*The problem*.
Return only the lines from the top of the material through the line marked by "relief(primed_steel, primer_shader, brushed, 0.12", unaltered.
**** Supplied material
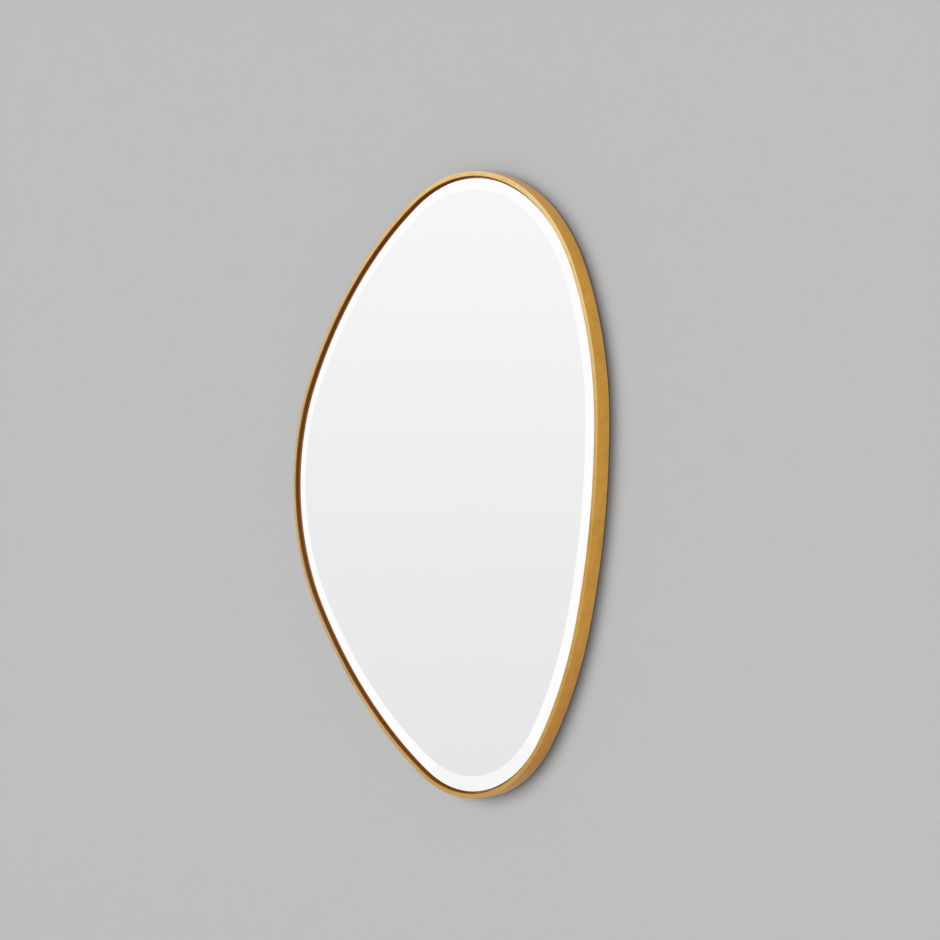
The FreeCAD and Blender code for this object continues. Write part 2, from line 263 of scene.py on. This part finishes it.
dress("frame_band", gold)

# Fixing lugs: six steel tabs, each with rounded inner corners and one clearance hole.
# They are welded inside the bar before the leaf is laid, and brushed with the same dark primer.
# A short rippled weld bead runs along the root of each on its back.
BEAD_RADIUS = 2.1 * MM
BEAD_END = 2.0 * MM
BEAD_RIPPLE = 1.5 * MM
BEAD_STEP = 0.3 * MM
BEAD_FACETS = 8
BEAD_SUNK = 0.35 * MM
BEAD_SWELL = 0.07
PRIMED_STEEL = [(0.3, (0.014, 0.012, 0.010)), (0.75, (0.034, 0.028, 0.023))]
BARE_STEEL = (0.22, 0.20, 0.18)

primed_steel, primer_shader = start_finish("primed_steel", 0.0, 0.5)
steel_place = on_piece(primed_steel)
brushed = cloud(primed_steel, steel_place, 3.5 * MM, 4.0, 0.6)
scuffs = cloud(primed_steel, on_piece(primed_steel, (1.0, 1.0, 0.25)), 1.2 * MM, 5.0, 0.7)
primer_tone = tint(primed_steel, brushed, PRIMED_STEEL)
bare = between(primed_steel, scuffs, 0.0, 0.55, 0.70, 0.80)
feed(primed_steel, primer_shader.inputs["Base Color"],
     mix_colours(primed_steel, bare, primer_tone, (*BARE_STEEL, 1.0)))
feed(primed_steel, primer_shader.inputs["Metallic"], bare)
feed(primed_steel, primer_shader.inputs["Roughness"], between(primed_steel, brushed, 0.38, 0.62))
relief(primed_steel, primer_shader, brushed, 0.12 * MM)


def weld_bead(number):
    """The bead along the root of one lug, laid in the corner of lug and bar."""
    lug = np.array([corner.co for corner in nodes["fixing_lug_%d" % number].data.vertices])
    back = lug[lug[:, 1] > lug[:, 1].max() - 0.1 * MM]
    angles = np.arctan2(back[:, 2], back[:, 0])
    depth = np.array([outline_reach(turned) for turned in angles]) - np.hypot(back[:, 0], back[:, 2])
    root = back[depth < BAR_THICKNESS + 1.0 * MM]
    root = root[np.argsort(np.unwrap(np.arctan2(root[:, 2], root[:, 0])))]
    first, last = Vector(root[0]), Vector(root[-1])
    along = (last - first).normalized()
    inward = Vector((-along.z, 0, along.x))
    if inward.dot(first) > 0:
        inward = -inward
    middle = Vector(root[len(root) // 2])
    sag = (middle - first).dot(-inward) if len(root) > 2 else 0.0
    length = (last - first).length - 2 * BEAD_END
    count = int(length / BEAD_STEP)
    mesh = bmesh.new()
    rows = []
    for step in range(count + 1):
        run = length * step / count
        share = run / length
        corner = first + along * (BEAD_END + run) - inward * (sag * 4 * share * (1 - share))
        end = min(run, length - run)
        size = BEAD_RADIUS * min(1.0, math.sqrt(end / BEAD_RADIUS + 0.02))
        ripple = 2 * math.pi * run / BEAD_RIPPLE + 0.8 * math.sin(run / (4 * BEAD_RIPPLE))
        size *= 1.0 + BEAD_SWELL * math.sin(ripple)
        corner = corner - inward * BEAD_SUNK - Vector((0, BEAD_SUNK, 0))
        row = [mesh.verts.new(corner)]
        for facet in range(BEAD_FACETS + 1):
            lean = math.pi / 2 * facet / BEAD_FACETS
            reach_in = (size + BEAD_SUNK) * math.cos(lean)
            reach_up = (size + BEAD_SUNK) * math.sin(lean)
            row.append(mesh.verts.new(corner + inward * reach_in + Vector((0, reach_up, 0))))
        rows.append(row)
    for row, following in zip(rows, rows[1:]):
        for side in range(len(row)):
            other = (side + 1) % len(row)
            mesh.faces.new((row[side], row[other], following[other], following[side]))
    mesh.faces.new(rows[0])
    mesh.faces.new(list(reversed(rows[-1])))
    bmesh.ops.recalc_face_normals(mesh, faces=mesh.faces)
    data = bpy.data.meshes.new("weld_bead_%d" % number)
    mesh.to_mesh(data)
    mesh.free()
    for face in data.polygons:
        face.use_smooth = True
    bead = bpy.data.objects.new("weld_bead_%d" % number, data)
    bpy.context.scene.collection.objects.link(bead)
    return bead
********
*The answer*.
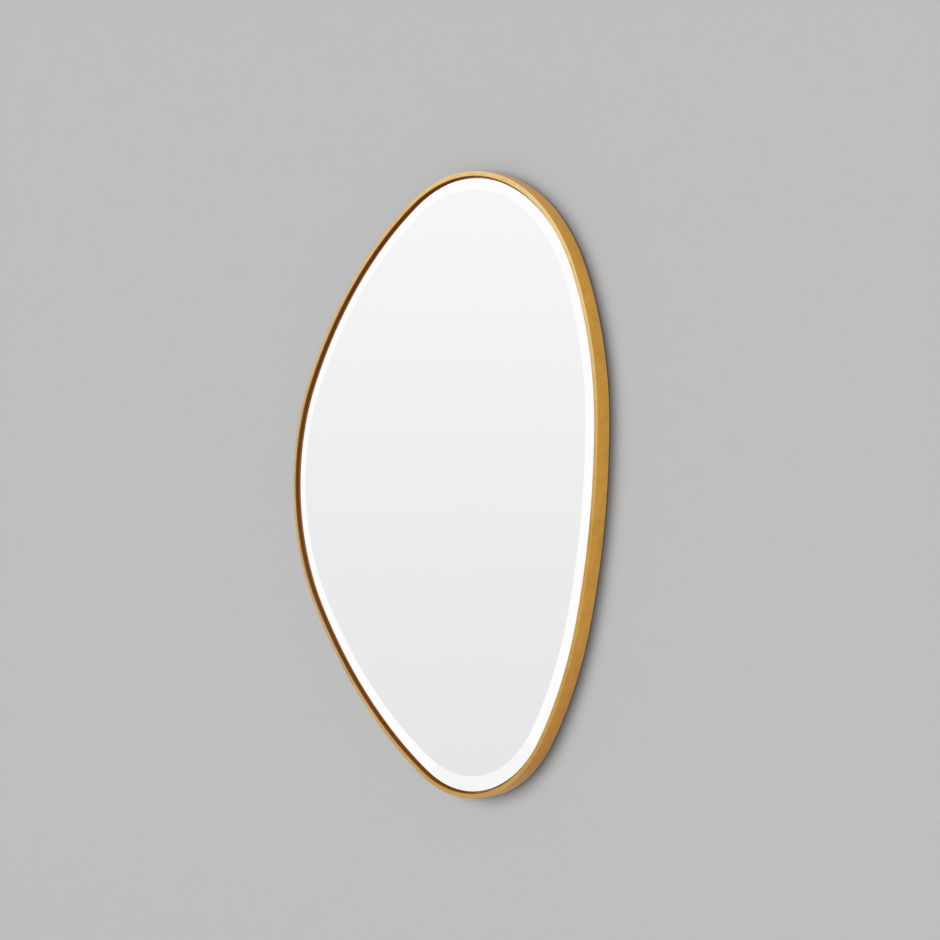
The FreeCAD and Blender code for this object continues. Write part 2, from line 263 of scene.py on. This part finishes it.
dress("frame_band", gold)

# Fixing lugs: six steel tabs, each with rounded inner corners and one clearance hole.
# They are welded inside the bar before the leaf is laid, and brushed with the same dark primer.
# A short rippled weld bead runs along the root of each on its back.
BEAD_RADIUS = 2.1 * MM
BEAD_END = 2.0 * MM
BEAD_RIPPLE = 1.5 * MM
BEAD_STEP = 0.3 * MM
BEAD_FACETS = 8
BEAD_SUNK = 0.35 * MM
BEAD_SWELL = 0.07
PRIMED_STEEL = [(0.3, (0.014, 0.012, 0.010)), (0.75, (0.034, 0.028, 0.023))]
BARE_STEEL = (0.22, 0.20, 0.18)

primed_steel, primer_shader = start_finish("primed_steel", 0.0, 0.5)
steel_place = on_piece(primed_steel)
brushed = cloud(primed_steel, steel_place, 3.5 * MM, 4.0, 0.6)
scuffs = cloud(primed_steel, on_piece(primed_steel, (1.0, 1.0, 0.25)), 1.2 * MM, 5.0, 0.7)
primer_tone = tint(primed_steel, brushed, PRIMED_STEEL)
bare = between(primed_steel, scuffs, 0.0, 0.55, 0.70, 0.80)
feed(primed_steel, primer_shader.inputs["Base Color"],
     mix_colours(primed_steel, bare, primer_tone, (*BARE_STEEL, 1.0)))
feed(primed_steel, primer_shader.inputs["Metallic"], bare)
feed(primed_steel, primer_shader.inputs["Roughness"], between(primed_steel, brushed, 0.38, 0.62))
relief(primed_steel, primer_shader, brushed, 0.12 * MM)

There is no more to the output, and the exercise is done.